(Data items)
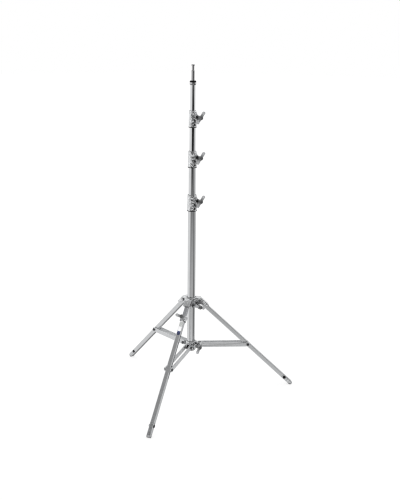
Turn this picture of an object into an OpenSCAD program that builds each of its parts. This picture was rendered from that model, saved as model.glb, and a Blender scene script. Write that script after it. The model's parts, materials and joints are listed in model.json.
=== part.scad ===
// Telescopic lighting stand: a chromed steel column with three risers and a 16 mm top stud,
// on three braced legs, one of them a levelling leg. Millimetres, +Z up.
// The origin is on the floor under the column. Azimuth 0 is +X, and it grows towards +Y.

/* [Column] */
// Outside diameter of the base tube
base_tube_d = 40; // [39:0.5:41]
// Step in outside diameter from each tube to the riser inside it
tube_step = 5; // [4.8:0.1:5.2]
// Wall of every round tube
tube_wall = 1.5; // [1.4:0.1:1.6]
// Height of the base tube's lower end above the floor
column_foot_z = 241; // [237:1:243]
// Height of the base collar's lower rim above the floor
base_collar_z = 989; // [977:1:1012]
// Height of each collar
collar_h = 82; // [78:1:86]
// How far riser 2 stands out of the base collar
riser_2_out = 138; // [20:1:400]
// How far riser 3 stands out of riser 2's collar
riser_3_out = 116; // [20:1:400]
// How far riser 4 stands out of riser 3's collar
riser_4_out = 122; // [20:1:400]

/* [Top stud] */
// Diameter of the stud that carries the lamp
stud_d = 16; // [15.8:0.1:16]
// Length of the stud above its ring
stud_h = 76; // [72:1:80]
// Diameter of the ring under the stud
ring_d = 32; // [30:1:34]
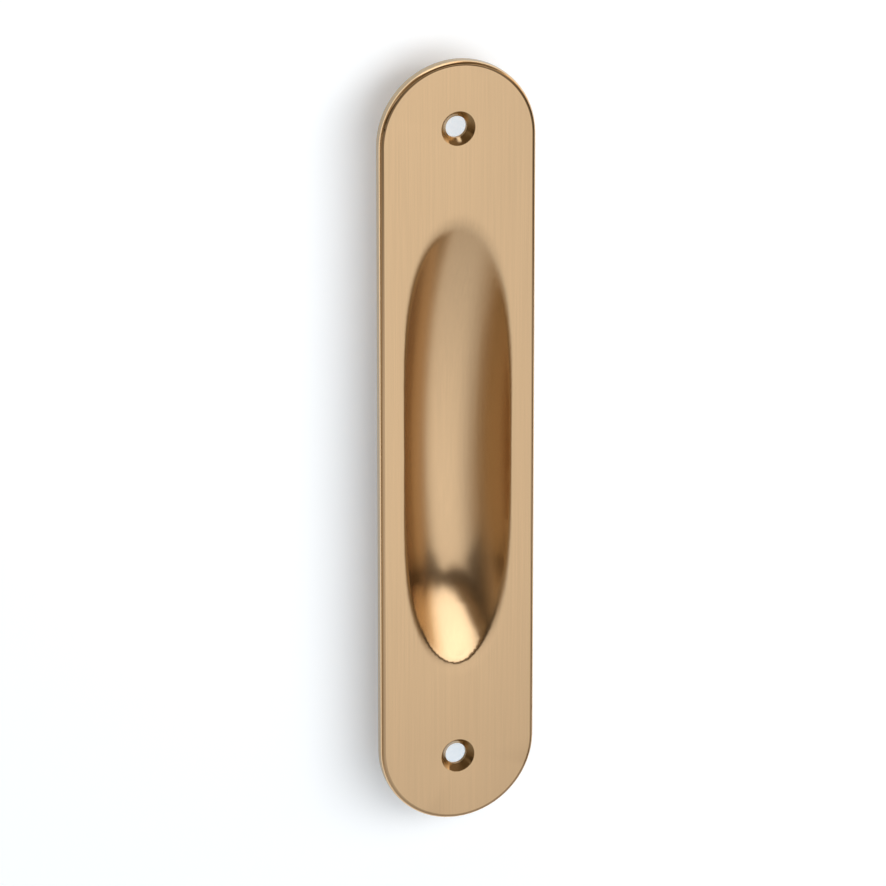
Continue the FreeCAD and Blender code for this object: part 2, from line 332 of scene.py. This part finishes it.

> **What you have to do**
Only a number is wanted: how many lines contain the word "object"?

> **Written answer**
2